WHITE RIVER FLY FISHING TECHNIQUES
Typically, winter fishing on the White River means high water. This forces us to run longer leaders most of the time (9'-15') just so we can get our flies to depth needed to catch fish. The flies we use are based on the ever changing conditions that the White gives us, but favorites such as egg patterns/beads, shad patterns, and midges are always in our boxes. Arkansas's White River is definitely one of North America's most productive winter trout fisheries. Numbers of fish and big fish are available, and weather conditions are amazing considering that we are trout fishing December-March!

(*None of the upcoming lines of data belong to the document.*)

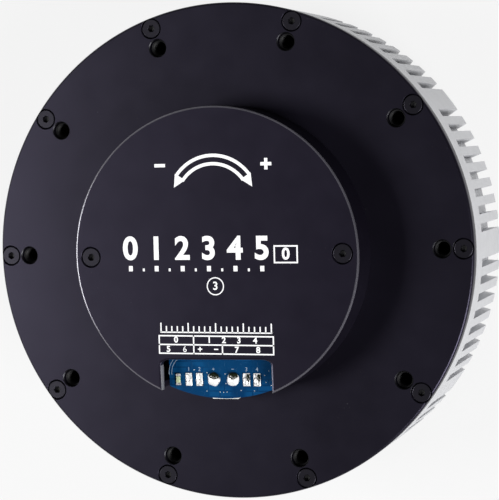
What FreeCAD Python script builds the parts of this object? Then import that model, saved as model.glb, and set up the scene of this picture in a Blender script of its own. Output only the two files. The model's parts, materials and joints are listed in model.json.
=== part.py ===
import FreeCAD
import Part
import math
import os

from FreeCAD import Vector

# Robot joint actuator: a flat outer-rotor motor, a single planetary stage nested in its stator
# and the motor driver under a cap on the rear plate. Millimetres.
# Origin: centre of the output face. +Z runs along the shaft to the rear cap.
# The connector window of the rear cap faces -Y.

# Driving dimensions
BODY_R = 61.0
OUTPUT_STAND = 5.0          # output face in front of the housing face
FIN_LENGTH = 24.0
PLAIN_RING = 7.5
PLATE_T = 3.0
CAP_R = 35.85
CAP_H = 11.1

# Levels along the shaft
Z_FRONT = OUTPUT_STAND
Z_FIN_END = Z_FRONT + FIN_LENGTH
Z_RING = Z_FIN_END + PLAIN_RING
Z_PLATE = Z_RING + PLATE_T
Z_CAP = Z_PLATE + CAP_H

# Cooling slots and the bolt circles of the rear face
SLOT_PITCH = 4.0            # degrees
BOLT_PITCH = 36.0           # degrees, no slot is cut behind a bolt
SLOT_W = 2.0
SLOT_FLOOR_R = 58.2
BOLTS = 10
COVER_SCREW_PCR = 58.46     # M2.5 countersunk
MOUNT_PCR = 53.33           # M4 tapped
MOUNT_HOLE_R = 2.0
MOUNT_HOLE_DEPTH = 13.0
EDGE = 0.7

# M2.5 screws of the rear plate and the cap
SCREW_HEAD_R = 2.25
SCREW_HEAD_H = 1.2
SCREW_SEAT_R = 2.55
SCREW_SUNK = 0.15

# Housing
CAVITY_R = 50.3
FRONT_WALL = 5.0
TUBE_R = 31.5
TUBE_FOOT_R = 35.0
TUBE_FOOT_H = 1.2           # above the output bearing
TUBE_BORE_R = 29.0
TUBE_END = 26.0

# Output bearing, 50 x 65 x 7
BEARING_R_IN = 25.0
BEARING_R_OUT = 32.5
BEARING_W = 7.0
Z_BEARING = 5.4

# Planetary stage, 7 to 1
MODULE = 0.7
PRESSURE = math.radians(25)
SUN_TEETH = 12
PLANET_TEETH = 30
RING_TEETH = 72
ADDENDUM = 0.8 * MODULE
DEDENDUM = 1.0 * MODULE
BACKLASH = 0.06
PLANETS = 3
PLANET_ARM = MODULE * (SUN_TEETH + PLANET_TEETH) / 2
Z_GEARS = 13.8
GEAR_W = 10.0
PIN_R = 3.0
RUN_GAP = 0.05              # radial running gap of a shaft in its bore

# Output carrier
OUTPUT_R = 27.0
PILOT_R = 9.0
PILOT_DEPTH = 3.0
OUTPUT_BOLTS = 6
OUTPUT_PCR = 21.0
OUTPUT_HOLE_DEPTH = 8.0
CARRIER_TOP = 13.2
POST_ARM = 19.0
POST_R = 4.5
CARRIER_PLATE_R = 23.6
SUN_PASSAGE_R = 5.4
RING_GEAR_GAP = 0.3         # between the ring gear and the carrier
RING_GEAR_SETBACK = 1.0     # behind the end of the tube
JOURNAL_R = 2.0
JOURNAL_L = 4.0
JOURNAL_GAP = 0.2
PIN_DEPTH = 4.0
Z_CARRIER_PLATE = 24.4
CARRIER_PLATE_T = 3.0

# Motor
SLOTS = 18
POLES = 20
STATOR_R = 43.1
STACK_Z = 16.5
STACK_H = 10.0
CORE_R = 36.0
TOOTH_HALF = 1.9
SHOE_T = 1.3
SHOE_SHARE = 0.86           # share of the slot pitch that a shoe covers
COIL_IN_R = 36.3
COIL_OUT_R = 41.2
COIL_IN_HALF = 5.6
COIL_OUT_HALF = 6.4
COIL_OVERHANG = 2.4
YOKE_IN_R = 46.1
YOKE_R = 48.3
MAGNET_W = 12.5
MAGNET_T = 2.0
MAGNET_OVERHANG = 1.0
YOKE_OVERHANG = 1.5
Z_WEB = 30.6
WEB_T = 2.5
HUB_R = 9.0
SHAFT_R = 4.0
Z_HUB = 28.2
ENCODER_MAGNET_R = 3.0
Z_ENCODER_MAGNET = Z_PLATE + 0.5
ENCODER_MAGNET_H = 2.5

# Rear bearing of the rotor, 8 x 16 x 5
REAR_BEARING_R = 8.0
REAR_BEARING_W = 5.0
Z_REAR_BEARING = Z_PLATE - REAR_BEARING_W
REAR_SHOULDER_R = 7.2
REAR_SHOULDER_T = 0.6
REAR_BOSS_R = 11.0

# Rear cap and circuit board
CAP_WALL = 1.9
CAP_TOP = 2.6
CAP_SCREW_PCR = 31.85
WINDOW_X = -0.65
WINDOW_HALF = 14.05
WINDOW_TOP_Y = -25.2
WINDOW_CORNER = 3.2
WINDOW_CORNER_DROP = 1.9
CAP_EDGE = 0.5
CAP_POST_R = 2.0
BOARD_R = 33.3
BOARD_EDGE_R = 35.2
BOARD_TAB_X = -0.75
BOARD_TAB_HALF = 13.4
BOARD_TAB_ROOT = -20.0
SIDE_NOTCH = 3.0            # width of the notch on each side of the tab
SIDE_NOTCH_END = -22.5
POST_NOTCH = 2.2            # half the side of the notch round a cap post
BOARD_T = 1.6
Z_BOARD = Z_PLATE + 6.5 - BOARD_T
BOARD_TOP = Z_BOARD + BOARD_T

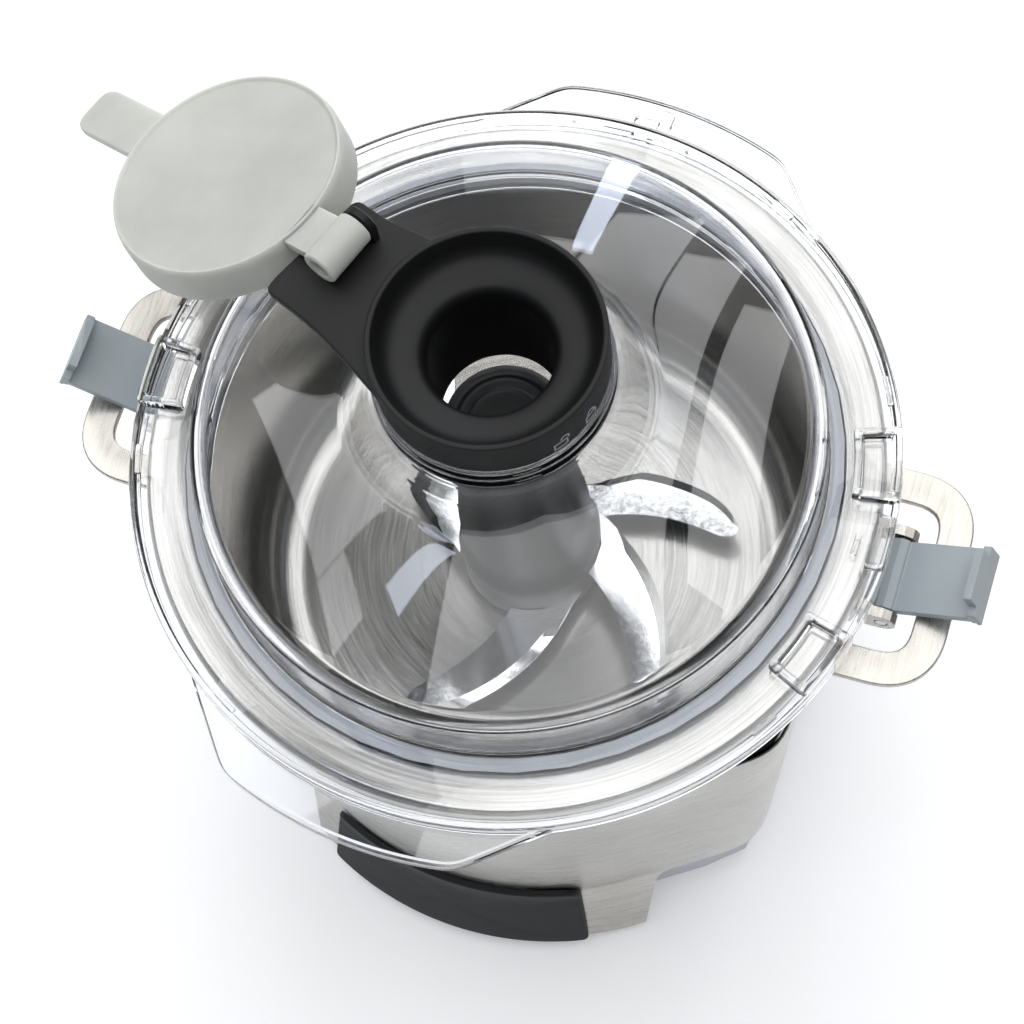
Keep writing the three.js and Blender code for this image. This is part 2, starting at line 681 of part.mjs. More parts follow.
// ---- clips, drawn shut and then swung open to their rest ----
const clipReach = catchTop + gap - handleZ; // from the pin up to the underside of the hook
function makeClip(way) {
  const half = clipWidth / 2;
  const [inner, outer] = [-clipSheet / 2, clipSheet / 2];
  const knuckle = barY(4.4, 0, 0, -half, half);
  const strap = box(inner, outer, -half, half, 0, clipReach + 3);
  const hook = box(-9, outer, -half + 3.5, half - 3.5, clipReach, clipReach + 3);
  const head = box(-3.5, outer + 0.8, -half, half, clipReach, clipReach + 3);
  const grip = box(inner, outer + 2.2, -half, half, clipReach + 1.5, clipReach + 3);
  const bore = barY(pinRadius + gap, 0, 0, -30, 30);
  const shut = knuckle.add(strap).add(hook).add(head).add(grip).subtract(bore);
  const open = shut.rotate([0, 90 - clipRest, 0]).translate([clipPivotX, 0, handleZ]);
  return way > 0 ? open : open.mirror([1, 0, 0]);
}
for (const [name, way] of both) add(`${name}_clip`, makeClip(way), clipPlastic);

// ---- blade ----
const hubFootZ = floorZ + 4.8;
const hubTopZ = hubFootZ + hubHeight;
const spindleTop = floorZ + 62;
const wings = [
  { angle: 0, z: floorZ + 19 },
  { angle: 58, z: floorZ + 10 },
  { angle: -70, z: floorZ + 10 },
  { angle: 172, z: floorZ + 19 },
];
const tangHalf = 9;
const tangIn = 15;
const tangTurn = 8; // degrees from the wing's own direction

// A sickle: the outer edge sweeps back as it goes out, the inner one follows, and the tip is round.
function makeWing({ angle, z }) {
  const root = hubFootRadius + 0.4;
  const steps = 14;
  const sides = [[], []];
  for (let i = 0; i <= steps; i += 1) {
    const share = i / steps;
    const r = root + (wingReach - root) * share;
    const lead = 40 - 72 * share ** 0.55;
    const trail = -20 - 24 * share;
    const tip = Math.max(share - 0.8, 0) / 0.2;
    const half = ((lead - trail) / 2) * Math.sqrt(Math.max(1 - tip ** 2, 0));
    const middle = (lead + trail) / 2;
    sides[0].push([middle + half, r]);
    if (i < steps) sides[1].unshift([middle - half, r]);
  }
  const rootArc = [0.2, 0.4, 0.6, 0.8].map((share) => [-20 + 60 * share, root]);
  const polar = [...sides[0], ...sides[1], ...rootArc];
  const outline = polar.map(([a, r]) => [r * Math.cos(rad(a)), r * Math.sin(rad(a))]);
  const blade = prism(outline, z, z + wingSheet);
  const tang = box(tangIn, hubFootRadius + 3, -tangHalf, tangHalf, z, z + wingSheet).rotate([0, 0, tangTurn]);
  return blade.add(tang).rotate([0, 0, angle]);
}
wings.forEach((wing, i) => add(`blade_wing_${i + 1}`, makeWing(wing), polishedSteel));

function makeHub() {
  const outside = [
    [0, hubTopZ - 1.2],
    [hubTopRadius - 4.5, hubTopZ - 1.2],
    [hubTopRadius - 3.7, hubTopZ],
    [hubTopRadius - 1.5, hubTopZ],
    [hubTopRadius, hubTopZ - 1.5],
    [hubTopRadius + 1, floorZ + 60],
    [hubTopRadius + 2.5, floorZ + 34],
    [hubFootRadius - 0.5, floorZ + 24],
    [hubFootRadius, floorZ + 14],
    [hubFootRadius, hubFootZ],
  ];
  const inside = [
    [bushOuter + 3.6, hubFootZ],
    [bushOuter + 0.8, hubFootZ + 3],
    [bushOuter + 0.8, floorZ + 28],
    [spindleRadius + gap, floorZ + 30],
    [spindleRadius + gap, spindleTop + gap],
    [0, spindleTop + gap],
  ];
  let body = lathe([...outside, ...inside], smallRound);
  const slotHalf = tangHalf + gap;
  for (const { angle, z } of wings) {
    const slot = box(tangIn - gap, hubFootRadius + 4, -slotHalf, slotHalf, z - gap, z + wingSheet + gap);
    body = body.subtract(slot.rotate([0, 0, tangTurn + angle]));
  }
  return body;
}
add("blade_hub", makeHub(), blackPlastic);

const drivenTop = clutchMid + 3.2;
const drivenCoupling = [60, 180, 300].reduce(
  (body, angle) => body.add(tooth(angle, clutchMid - toothHeight + 0.5 + gap, clutchMid + 0.5)),
  disc(couplingRadius, clutchMid, drivenTop).subtract(disc(spindleRadius - 2 + gap, clutchMid - 2, drivenTop + 1)),
);
add("driven_coupling", drivenCoupling, greyPlastic);
const spindle = lathe([
  [0, clutchMid - 1],
  [spindleRadius - 2, clutchMid - 1],
  [spindleRadius - 2, drivenTop + gap],
  [spindleRadius, drivenTop + gap],
  [spindleRadius, spindleTop],
  [0, spindleTop],
], smallRound);
add("drive_spindle", spindle, polishedSteel);

// ---- lid ----
// Height of the dome's outer face at radius r, from the shoulder in to the foot of the neck.
const domeFoot = neckRadius + 13;
function domeZ(r) {
  const share = (r - domeFoot) / (lidWall - 3 - domeFoot);
  return shoulderZ + domeRise * (1 - share ** 1.15);
}

const blocks = [
  { angle: 12.6, half: 5.9 },
  { angle: -20.5, half: 5.6 },
  { angle: 182.5, half: 5.7 },
];

function sector(inner, outer, from, to, z0, z1) {
  const steps = 4;
  const at = (r, i) => {
    const a = rad(from + ((to - from) * i) / steps);
    return [r * Math.cos(a), r * Math.sin(a)];
  };
  const count = Array.from({ length: steps + 1 }, (_, i) => i);
  return prism([...count.map((i) => at(outer, i)), ...count.reverse().map((i) => at(inner, i))], z0, z1);
}

function makeLid() {
  const inner = lidWall - 2.5;
  const domeOut = [0.02, 0.4, 0.75].map((share) => {
    const r = lidWall - 3 - share * (lidWall - 3 - domeFoot);
    return [r, domeZ(r)];
  });
  const domeIn = domeOut.map(([r, z]) => [r - 0.8, z - 2.6]).reverse();
  const neckFoot = shoulderZ + domeRise;
  const skirtZ = rimZ - 5;
  let body = lathe([
    [lidRadius, skirtZ],
    [lidRadius, plateTop + 1],
    [lidRadius - 2, plateTop + 1],
    [lidRadius - 2.6, plateTop],
    [lidWall + 2, plateTop],
    [lidWall, plateTop + 2],
    [lidWall, shoulderZ - 3],
    [lidWall - 1.2, shoulderZ - 0.8],
    ...domeOut,
    [domeFoot, neckFoot],
    [domeFoot - 6, neckFoot + 3.6],
    [neckRadius + 2, neckFoot + 9],
    [neckRadius, neckFoot + 14],
    [neckRadius, neckTop],
    [neckRadius - 2.5, neckTop],
    [neckRadius - 2.5, neckFoot + 12],
    [neckRadius - 0.2, neckFoot + 6.5],
    [domeFoot - 8, neckFoot + 1.2],
    [domeFoot - 1, neckFoot - 2.6],
    ...domeIn,
    [inner, shoulderZ - 4.5],
    [inner, rimZ - 5.8],
    [lidWall, rimZ - 5.8],
    [lidWall, plateZ],
    [lidRadius - 2.4, plateZ],
    [lidRadius - 2.4, skirtZ],
  ]);
  for (const way of [-1, 1]) {
    const middle = way * 90 + lidTurn;
    const tab = new THREE.Shape();
    const reach = lidRadius + tabReach;
    const at = (r, a) => [r * Math.cos(rad(middle + a)), r * Math.sin(rad(middle + a))];
    tab.moveTo(...at(lidRadius - 1.2, -tabHalfAngle));
    tab.lineTo(...at(reach, -tabCorner));
    tab.absarc(0, 0, reach, rad(middle - tabCorner), rad(middle + tabCorner), false);
    tab.lineTo(...at(lidRadius - 1.2, tabHalfAngle));
    tab.absarc(0, 0, lidRadius - 1.2, rad(middle + tabHalfAngle), rad(middle - tabHalfAngle), true);
    body = body.add(prism(tab, skirtZ + 1.5, skirtZ + 4, 6));
  }
  // a lock slot through the rear tab, with its post beside it
  const rear = 90 + lidTurn + 1;
  const slotRadius = lidRadius + 3.5;
  const slot = box(slotRadius - 2, slotRadius + 2, -11, 11, skirtZ, skirtZ + 8).rotate([0, 0, rear]);
  const post = box(slotRadius - 3, slotRadius + 6, -2.2, 2.2, skirtZ + 1.5, skirtZ + 6).rotate([0, 0, rear]);
  body = body.subtract(slot).add(post);
  for (const { angle, half } of blocks) {
    body = body.add(sector(flangeInner - 1, lidRadius - 0.4, angle - half, angle + half, plateTop - 1, catchTop));
  }
  // the ledge that the right-hand hook bears on
  const ledge = box(lidRadius - 7, lidRadius - 0.6, -9, 9, plateTop - 1, catchTop);
  return body.add(ledge);
}
add("lid", makeLid(), clearPlastic);

const gasketIn = lidWall + gap;
add("lid_gasket", lathe([
  [gasketIn, plateZ - gap],
  [gasketIn + 5.5, plateZ - gap],
  [gasketIn + 2.4, plateZ - 1.9],
  [gasketIn, plateZ - 4],
]), silicone);

// ---- funnel ----
const skirtRadius = neckRadius - 4.4;
const collarFoot = neckTop + gap;
const gasketOut = neckRadius - 2.5 - 0.2;
add("funnel_gasket", tube(gasketOut, skirtRadius + 0.2, neckTop - 6, neckTop - 3, mediumRound), silicone);

const armWay = [Math.cos(rad(armAngle)), Math.sin(rad(armAngle))];
// A point given along the arm and towards the front of it.
function onArm(along, aside) {
  return [along * armWay[0] - aside * armWay[1], along * armWay[1] + aside * armWay[0]];
}
const plateLow = hingeZ - hingeBarrel - gap - 4;
const plateHigh = plateLow + 3.5;
const spigotRadius = 3.3;
const barrelIn = -5;
const feedFoot = neckTop - 39; // where the feed tube ends, just over the blade's hub
const barrelOut = 13;

// A bar across the arm at the hinge, between two places aside of it.
function acrossArm(radius, from, to) {
  const rod = new THREE.CylinderGeometry(radius, radius, to - from, 16);
  const bar = solid(rod.translate(0, (from + to) / 2, 0));
  return bar.rotate([0, 0, armAngle]).translate([...onArm(hingeReach, 0), hingeZ]);
}

function makeFunnel() {
  const top = collarTop;
  let body = lathe([
    [neckRadius - 0.2, collarFoot],
    [neckRadius, collarFoot + 1],
    [neckRadius, top - 0.8],
    [neckRadius - 0.8, top],
    [neckRadius - 1.8, top],
    [neckRadius - 4.4, top - 6.6],
    [neckRadius - 7.6, top - 9],
    [boreRadius + 4.6, top - 9.8],
    [boreRadius + 1.4, top - 11.2],
    [boreRadius, top - 15],
    [boreRadius, feedFoot],
    [boreRadius + 2.5, feedFoot],
    [boreRadius + 2.5, neckTop - 3],
    [skirtRadius - 2, neckTop - 3],
    [skirtRadius - 2, neckTop - 9],
    [skirtRadius, neckTop - 9],
    [skirtRadius, collarFoot],
  ], mediumRound);
  const arm = new THREE.Shape();
  arm.moveTo(...onArm(4, neckRadius - 0.4));
  arm.quadraticCurveTo(...onArm(40, 27), ...onArm(66, 26));
  arm.lineTo(...onArm(66.5, 22));
  arm.lineTo(...onArm(63, -14.6));
  arm.lineTo(...onArm(50, -14.6));
  arm.lineTo(...onArm(31, -18));
  arm.lineTo(...onArm(20, -16));
  const inCollar = disc(neckRadius - 3, plateLow - 1, plateHigh + 1, mediumRound);
  const arms = prism(arm, plateLow, plateHigh, 6).subtract(inCollar);
  const ear = [barrelIn - 3.6, barrelIn - 0.6];
  const [near, far] = [hingeReach - 5.5, hingeReach + 5.5];
  const foot = [onArm(near, ear[0]), onArm(far, ear[0]), onArm(far, ear[1]), onArm(near, ear[1])];
  const earBody = prism(foot, plateLow, hingeZ).add(acrossArm(5.5, ear[0], ear[1]));
  body = body.add(arms).add(earBody).add(acrossArm(spigotRadius, ear[0] + 1, barrelOut - 8));
  return body;
}
add("funnel", makeFunnel(), blackPlastic);

// ---- cap, drawn shut on the collar and then swung open to its rest ----
function makeCap() {
  const face = collarTop + gap;
  const lip = face - 1.2;
  const top = lip + capHeight;
  let body = lathe([
    [0, face],
    [neckRadius - 1, face],
    [neckRadius + 0.5, lip + 0.2],
    [capRadius - 1.4, lip],
    ...arc(capRadius - 3, lip + 3, 3, -60, 0, 2),
    [capRadius, top - 1.5],
    [capRadius - 1.5, top],
    [capRadius - 3, top],
    [capRadius - 3.5, face + 4],
    [0, face + 3.2],
  ], mediumRound);
  const corners = (list) => list.map(([along, aside]) => onArm(along, aside));
  const web = corners([[capRadius - 3, barrelIn + 0.5], [hingeReach, barrelIn + 0.5], [hingeReach, 11], [capRadius - 3, 11]]);
  body = body.add(prism(web, face + 0.2, face + 4));
  body = body.add(acrossArm(hingeBarrel, barrelIn, barrelOut));
  const tabEnd = -capRadius - 28.5;
  const tab = corners([[-capRadius + 2, -9], [tabEnd + 4, -9], [tabEnd, -5], [tabEnd, 5], [tabEnd + 4, 9],
    [-capRadius + 2, 9]]);
  body = body.add(prism(tab, face + 1, face + 4.5));
  body = body.subtract(acrossArm(spigotRadius + gap, barrelIn - 2, barrelOut + 2));
  const [hingeX, hingeY] = onArm(hingeReach, 0);
  const across = body.translate([-hingeX, -hingeY, -hingeZ]).rotate([0, 0, -armAngle]);
  const swung = across.rotate([0, capSwing, 0]);
  return swung.rotate([0, 0, armAngle]).translate([hingeX, hingeY, hingeZ]);
}
add("cap", makeCap(), silicone);

export default group;
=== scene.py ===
import math

import bmesh
import bpy
import numpy as np
from mathutils import Matrix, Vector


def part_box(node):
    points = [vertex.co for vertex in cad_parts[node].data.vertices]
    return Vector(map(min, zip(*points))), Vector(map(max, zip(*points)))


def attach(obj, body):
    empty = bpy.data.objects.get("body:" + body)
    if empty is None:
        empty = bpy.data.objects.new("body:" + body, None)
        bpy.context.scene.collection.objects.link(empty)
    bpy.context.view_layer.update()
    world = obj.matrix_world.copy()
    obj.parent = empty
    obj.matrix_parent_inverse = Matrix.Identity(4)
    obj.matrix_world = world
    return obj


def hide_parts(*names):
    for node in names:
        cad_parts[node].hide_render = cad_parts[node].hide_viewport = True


# A food processor seen from above: a clear lid with its feed funnel and open cap over a steel bowl
# with a winged blade, on a steel-clad base. Shapes are worked out in millimetres, and stored in metres.

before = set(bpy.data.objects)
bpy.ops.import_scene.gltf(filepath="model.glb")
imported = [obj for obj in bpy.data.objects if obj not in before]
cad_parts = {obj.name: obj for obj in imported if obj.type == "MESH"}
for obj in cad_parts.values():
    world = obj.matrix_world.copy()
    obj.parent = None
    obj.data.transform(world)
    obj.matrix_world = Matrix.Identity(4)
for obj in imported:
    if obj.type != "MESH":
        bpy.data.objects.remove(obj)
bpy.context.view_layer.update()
mm = 0.001
gap = 0.3  # clearance between pieces, in mm


def boxOf(node):
    low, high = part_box(node)
    return np.array(low) / mm, np.array(high) / mm


# Camera: place in mm, angles in degrees.
view = {"lens": 91.4, "place": (165.0, -295.0, 998.0), "azimuth": 30.0, "elevation": 68.1, "roll": -13.4}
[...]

The White River system is world renowned for its ability to consistently produce quality fish for streamer anglers. Now casting 5"-9" bait fish patterns is not for everyone, but for those willing to go fish big flies, with heavy sink tips might be rewarded with a trip or fish of a lifetime. The allure for streamer fishing for most is all in the challenge. Each move you make must be calculated as it's the action you imply upon the fly that puts fish in the net. Definitely the most aggressive and active form of fly fishing there is, do not try if you have an addictive personality!
DRY FLY FISHING
What everyone thinks of when when you say "fly Fishing". Floating lines, effortless casting, surface eats, it's what we all dream about! The White River's dry fly fishery is constantly progressing and becoming better each season. The river's bug life is still very young due to the dams being built only 70 years ago, but there are plenty of days where I would rival it against any dry fly fishery from the rocky mountain west. Caddis and different varieties of mayflies take most of the spring fishing (April- July), while Terrestrials, such as grass hoppers, ants, and beetles make up the rest of the summer dry fly fishing.
If you go fish the river right now, its probably unlikely that you will see anyone fishing a two handed rod, but used under the right conditions it can be a very effective method to catch trout. The excitement and adrenaline rush can be compared to that of dry fly fishing, or streamer fishing. Most of the time we are using soft hackles, traditional wet flies, or modern intruder style flies, casting down and across and letting the current do the work for you. Adding spey casting to your repertoire will make you a more complete and proficient angler on the water!